Only the lines starting at the one with "for side, name" and ending at the one with "obj.parent = None" should be copied, exactly and with both ends kept.

##### Recorded information #####

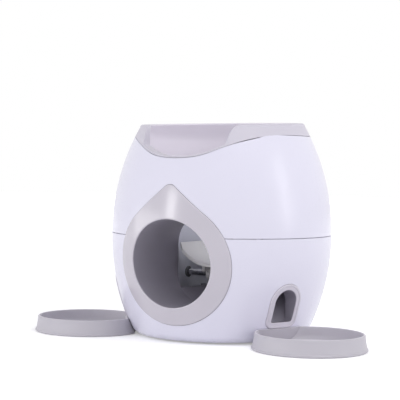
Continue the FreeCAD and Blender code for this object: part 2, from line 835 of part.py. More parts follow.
def chute_form(inset):
    """Duct from the opening in the metering wheel's housing round to the arched outlet."""
    y = pivot_y - wheel_radius
    x_low = wheel_inner + inset
    x_high = wheel_inner + wheel_width - inset
    z_low = pivot_z - housing_window_low - 2 * chute_wall + inset
    z_high = z_low + housing_window + 4 * chute_wall - 2 * inset
    inlet = wire_loop([V(x_low, y, z_low), V(x_high, y, z_low), V(x_high, y, z_high), V(x_low, y, z_high)],
                      {2: V((x_low + x_high) / 2, y, z_high + 0.01)})
    half = outlet_half_width + chute_wall - inset
    low = outlet_bottom - chute_wall + inset
    spring = outlet_top - outlet_half_width

    def at(s, z):
        return FreeCAD.Rotation(Z_AXIS, outlet_azimuth).multVec(V(s, -chute_bend, z))

    mouth = wire_loop([at(-half, low), at(half, low), at(half, spring), at(-half, spring)],
                      {2: at(0, spring + half)})
    bend = Part.makeLoft([inlet, mouth], True, True)
    straight = front_prism(arch(chute_wall - inset), -chute_bend)
    return fused([bend, spun(straight, outlet_azimuth)])


def food_chute(side):
    front = outlet_proud - outlet_front_wall - fit_gap
    chute = chute_form(0).cut(chute_form(chute_wall)).common(barrel_solid(front))
    chute = chute.cut(rod_x(wheel_radius + wheel_gap + housing_wall, 0, beyond))
    return chute if side > 0 else mirrored(chute)


def outlet_bezel(side):
    low = outlet_bottom - outlet_rim - outlet_lip - over
    high = outlet_top + outlet_rim + outlet_lip + over
    flange_in = -casing_wall - fit_gap - bezel_flange_wall
    face = band(outlet_proud, flange_in, low, high).common(arch_prism(outlet_rim, 1))
    flange = band(-casing_wall - fit_gap, flange_in, low, high).common(arch_prism(outlet_rim + outlet_lip, 1))
    seat = arch_prism(chute_wall + fit_gap, 1).common(barrel_solid(outlet_proud - outlet_front_wall))
    bezel = fused([face, flange]).cut([arch_prism(0, 1), seat])
    return bezel if side > 0 else mirrored(bezel)


def base_plate():
    top = casing_bottom + base_wall
    plate = rod(base_radius, casing_bottom, top)
    cuts = []
    for azimuth in foot_azimuths:
        cuts.append(rod(foot_radius, 0, casing_bottom + foot_recess, place(azimuth, foot_circle)))
    for azimuth in base_screw_azimuths:
        spot = place(azimuth, base_screw_circle)
        cuts.append(rod(screw_radius, 0, top + over, spot))
        cuts.append(rod(screw_head + fit_gap, 0, casing_bottom + screw_head_height, spot))
    for x, y in shaft_screw_spots():
        cuts.append(rod(screw_radius, 0, top + over, V(x, y, 0)))
    return plate.cut(cuts)


def rubber_feet():
    top = casing_bottom + foot_recess
    spots = [place(azimuth, foot_circle) for azimuth in foot_azimuths]
    return Part.makeCompound([rod(foot_radius, 0, top, spot) for spot in spots])


def tray(side):
    """Round dish with a flared skirt and a soft rim, cut back to the barrel, where a low wall closes it."""
    middle_r = (tray_base_radius + tray_rim_radius) / 2 - tray_bulge
    wall_foot = tray_lip + tray_bulge
    rim_z = tray_height - tray_rim_round
    bend = tray_rim_round * (1 - math.sqrt(0.5))
    outer = turned([
        (0, 0),
        (tray_base_radius - tray_foot_round, 0),
        (tray_base_radius, tray_foot_round),
        (tray_base_radius, tray_lip),
        (tray_base_radius - tray_bulge, wall_foot),
        ((middle_r, (wall_foot + rim_z) / 2), (tray_rim_radius, rim_z)),
        ((tray_rim_radius - bend, tray_height - bend), (tray_rim_radius - tray_rim_round, tray_height)),
        (0, tray_height),
    ])
    inner = tray_rim_radius - tray_wall
    corner_bend = tray_corner * (1 - math.sqrt(0.5))
    cavity = turned([
        (0, tray_floor),
        (inner - tray_corner, tray_floor),
        ((inner - corner_bend, tray_floor + corner_bend), (inner, tray_floor + tray_corner)),
        (inner, rim_z),
        ((inner + bend, tray_height - bend), (inner + tray_rim_round, tray_height)),
        (inner + tray_rim_round, tray_height + over),
        (0, tray_height + over),
    ])
    spot = place(tray_azimuth, tray_distance)
    outer.translate(spot)
    cavity.translate(spot)
    cavity = cavity.cut(barrel_solid(tray_gap + tray_wall))
    dish = outer.cut(barrel_solid(tray_gap)).cut(cavity)
    return dish if side > 0 else mirrored(dish)


def case_screws():
    seat = seam_height - case_boss_height
    length = 2 * (case_boss_height - blind)
    return Part.makeCompound([screw(place(azimuth, case_boss_circle, seat), Z_AXIS, length)
                              for azimuth in case_boss_azimuths])


def base_screws():
    seat = casing_bottom + screw_head_height
    return Part.makeCompound([screw(place(azimuth, base_screw_circle, seat), Z_AXIS, base_screw_length)
                              for azimuth in base_screw_azimuths])


def drop_shaft_screws():
    seat = casing_bottom + base_wall + shaft_flange_wall
    length = seat - casing_bottom - pin_short / 2
    return Part.makeCompound([screw(V(x, y, seat), DOWN, length) for x, y in shaft_screw_spots()])


def housing_screws():
    seat = housing_face() + housing_ear_wall
    screws = []
    for y, z in ear_spots():
        one = screw(V(seat, y, z), X_AXIS * -1, housing_screw_length)
        screws += [one, mirrored(one)]
    return Part.makeCompound(screws)


def hopper_screws():
    seats = [place(azimuth, hopper_post_circle(), hopper_top) for azimuth in hopper_post_azimuths()]
    return Part.makeCompound([screw(seat, DOWN, hopper_screw_length) for seat in seats])


def bezel_screws():
    return Part.makeCompound([screw(V(x, bezel_screw_seat(x, z), z), Y_AXIS * -1, bezel_screw_length)
                              for x, z in bezel_screw_spots()])


def main():
    os.makedirs("parts", exist_ok=True)
    save("lower_shell", lower_shell())
    save("upper_shell", upper_shell())
    save("top_bowl", top_bowl())
    save("teardrop_bezel", teardrop_bezel())
    save("exit_tunnel", exit_tunnel())
    save("drop_shaft", drop_shaft())
    save("ball_ramp", ball_ramp())
    save("cradle_bumper", cradle_bumper())
    save("ball_cradle", ball_cradle())
    save("counterweight", counterweight())
    save("cradle_shaft", cradle_shaft())
    save("cradle_pin", cradle_pin())
    save("shaft_clips", shaft_clips())
    save("base_plate", base_plate())
    save("rubber_feet", rubber_feet())
    for side, name in ((1, "right"), (-1, "left")):
        save("metering_wheel_" + name, metering_wheel(side))
        save("rotor_housing_" + name, rotor_housing(side))
        save("shaft_bush_" + name, shaft_bush(side))
        save("wheel_pin_" + name, wheel_pin(side))
        save("hopper_" + name, hopper(side))
        save("food_chute_" + name, food_chute(side))
        save("outlet_bezel_" + name, outlet_bezel(side))
        save("tray_" + name, tray(side))
    save("case_screws", case_screws())
    save("base_screws", base_screws())
    save("drop_shaft_screws", drop_shaft_screws())
    save("housing_screws", housing_screws())
    save("hopper_screws", hopper_screws())
    save("bezel_screws", bezel_screws())


main()
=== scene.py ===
import json
import math

import bmesh
import bpy
from mathutils import Matrix, Vector


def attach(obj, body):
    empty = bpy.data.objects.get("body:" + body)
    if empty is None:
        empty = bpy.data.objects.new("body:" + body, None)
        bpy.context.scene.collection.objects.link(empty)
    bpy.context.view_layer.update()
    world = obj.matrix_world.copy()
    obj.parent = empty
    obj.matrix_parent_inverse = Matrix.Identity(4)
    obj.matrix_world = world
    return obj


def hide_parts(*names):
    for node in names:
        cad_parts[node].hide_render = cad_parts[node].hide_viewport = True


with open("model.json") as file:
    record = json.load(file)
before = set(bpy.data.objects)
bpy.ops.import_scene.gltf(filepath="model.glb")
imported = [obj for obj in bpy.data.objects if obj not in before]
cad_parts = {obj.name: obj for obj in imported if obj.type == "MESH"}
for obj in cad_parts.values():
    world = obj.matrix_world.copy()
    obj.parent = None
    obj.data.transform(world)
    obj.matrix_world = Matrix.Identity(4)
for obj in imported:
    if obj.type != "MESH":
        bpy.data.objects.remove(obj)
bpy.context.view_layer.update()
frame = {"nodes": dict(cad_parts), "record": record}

MM = 0.001

# The barrel's curve and the plates that lie on it
BARREL_RADIUS = 100 * MM
BARREL_ARC = 200 * MM
SEAM_HEIGHT = 92.3 * MM
CASING_WALL = 2.6 * MM
FIT_GAP = 0.2 * MM
BEZEL_FLANGE_WALL = 2.0 * MM
TUNNEL_HEIGHT = 69.5 * MM
TUNNEL_RADIUS = 37.9 * MM
TUNNEL_WALL = 2.2 * MM
BEZEL_RADIUS = 53.6 * MM
BEZEL_APEX = 137.0 * MM
BEZEL_APEX_RADIUS = 7.0 * MM
BEZEL_PROUD = 0.8 * MM
BEZEL_LIP = 4.5 * MM
BEZEL_FRONT_WALL = 0.9 * MM
OUTLET_AZIMUTH = math.radians(65.5)
OUTLET_BOTTOM = 18.5 * MM
OUTLET_TOP = 49.0 * MM
OUTLET_HALF_WIDTH = 12.6 * MM
OUTLET_CORNER = 3.0 * MM
OUTLET_RIM = 4.2 * MM
OUTLET_PROUD = 0.8 * MM
OUTLET_LIP = 3.5 * MM
OUTLET_FRONT_WALL = 0.9 * MM
CHUTE_WALL = 1.6 * MM
EDGE_ROUND = 0.6 * MM
HOLE_ROUND = 1.0 * MM
OUTLET_ROUND = 0.55 * MM
OUTLET_BAND = 2.3 * MM
OUTLET_ROLL = 1.0 * MM
OUTLET_STEP = 0.5 * MM
ROUND_STEPS = 4
FACE_STEPS = 10
FACE_MARGIN = 1.5
SHARP_ANGLE = math.radians(40)
NEARLY_ZERO = 1e-9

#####

## Full answer:
    for side, name in ((1, "right"), (-1, "left")):
        save("metering_wheel_" + name, metering_wheel(side))
        save("rotor_housing_" + name, rotor_housing(side))
        save("shaft_bush_" + name, shaft_bush(side))
        save("wheel_pin_" + name, wheel_pin(side))
        save("hopper_" + name, hopper(side))
        save("food_chute_" + name, food_chute(side))
        save("outlet_bezel_" + name, outlet_bezel(side))
        save("tray_" + name, tray(side))
    save("case_screws", case_screws())
    save("base_screws", base_screws())
    save("drop_shaft_screws", drop_shaft_screws())
    save("housing_screws", housing_screws())
    save("hopper_screws", hopper_screws())
    save("bezel_screws", bezel_screws())


main()
=== scene.py ===
import json
import math

import bmesh
import bpy
from mathutils import Matrix, Vector


def attach(obj, body):
    empty = bpy.data.objects.get("body:" + body)
    if empty is None:
        empty = bpy.data.objects.new("body:" + body, None)
        bpy.context.scene.collection.objects.link(empty)
    bpy.context.view_layer.update()
    world = obj.matrix_world.copy()
    obj.parent = empty
    obj.matrix_parent_inverse = Matrix.Identity(4)
    obj.matrix_world = world
    return obj


def hide_parts(*names):
    for node in names:
        cad_parts[node].hide_render = cad_parts[node].hide_viewport = True


with open("model.json") as file:
    record = json.load(file)
before = set(bpy.data.objects)
bpy.ops.import_scene.gltf(filepath="model.glb")
imported = [obj for obj in bpy.data.objects if obj not in before]
cad_parts = {obj.name: obj for obj in imported if obj.type == "MESH"}
for obj in cad_parts.values():
    world = obj.matrix_world.copy()
    obj.parent = None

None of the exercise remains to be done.